The term golden parachute does not have an exact definition. Usually, the concept applies to executives who lose their jobs from a buyout or merger. No exact number or benefits package qualifies as a golden parachute, but there are usually tax implications and exclusive benefits such as stock options.
According to Britannica, most golden parachutes only apply to chief executive officers or other executives. However, some companies offer generous severance packages to employees outside of C-level executives if there is a change of control in the company.
Golden parachute benefits
You should know if your company offers a golden parachute severance package because it will be a part of your contract.
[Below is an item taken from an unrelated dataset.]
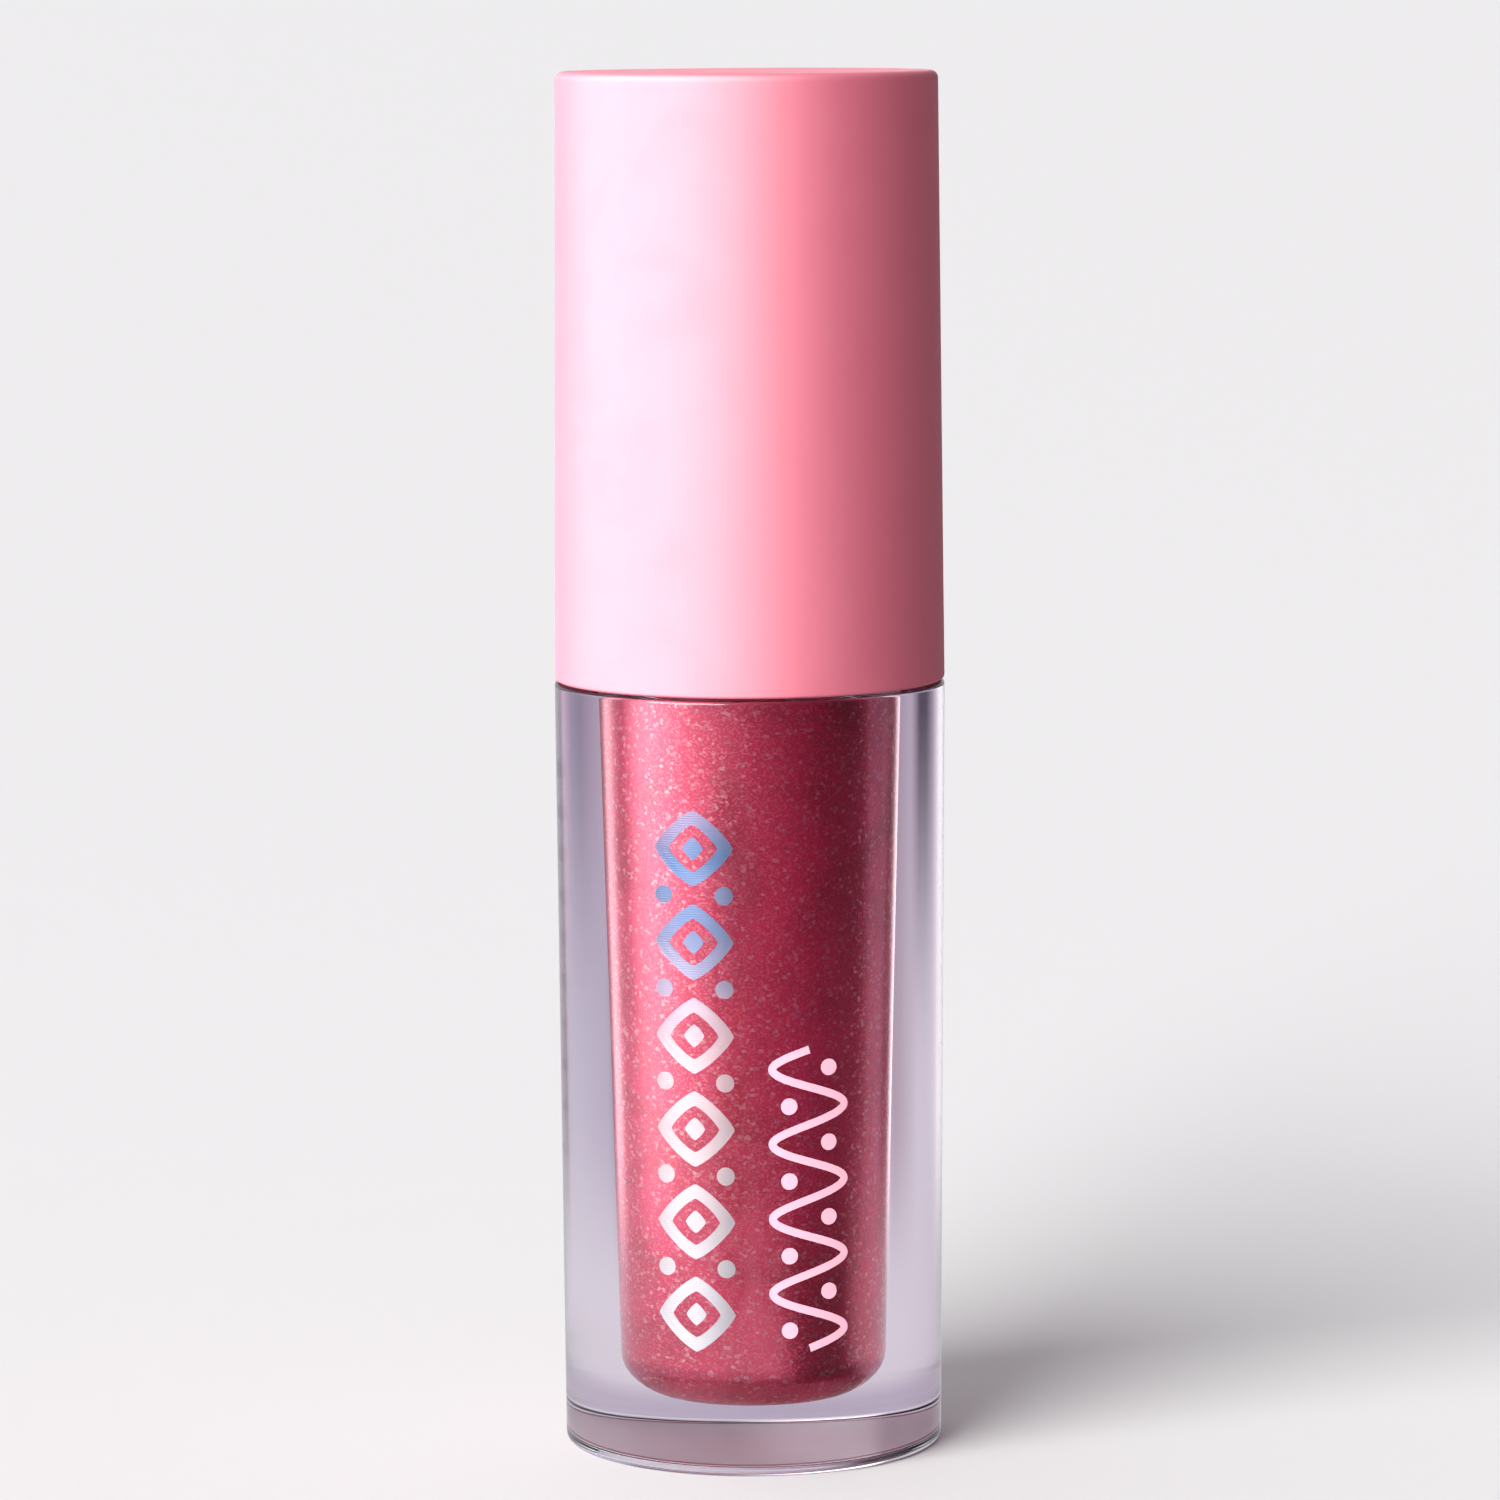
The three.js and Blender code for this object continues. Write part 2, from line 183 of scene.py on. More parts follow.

Sometimes, the benefits go beyond the events of a takeover, and executives receive lucrative severance packages even if the company fires them or they resign. Common benefits of golden parachute packages include the vesting of retirement accounts, continued health insurance, payment for legal costs and the extension of pension benefits in perpetuity.
Arguments for and against
There are many critics of golden parachute packages. Many executives who neglect their fiduciary responsibilities still receive a generous severance package after termination. However, the argument for utilizing golden parachutes is that they discourage corporate takeovers due to the increased cost of paying off the executives. It is not clear that the elevated prices of severance packages substantially impact takeovers, though.
Golden parachutes are for executives who lose their jobs to a business acquisition. They are not always popular, but some companies find them useful to avoid predatory buyouts from larger corporations.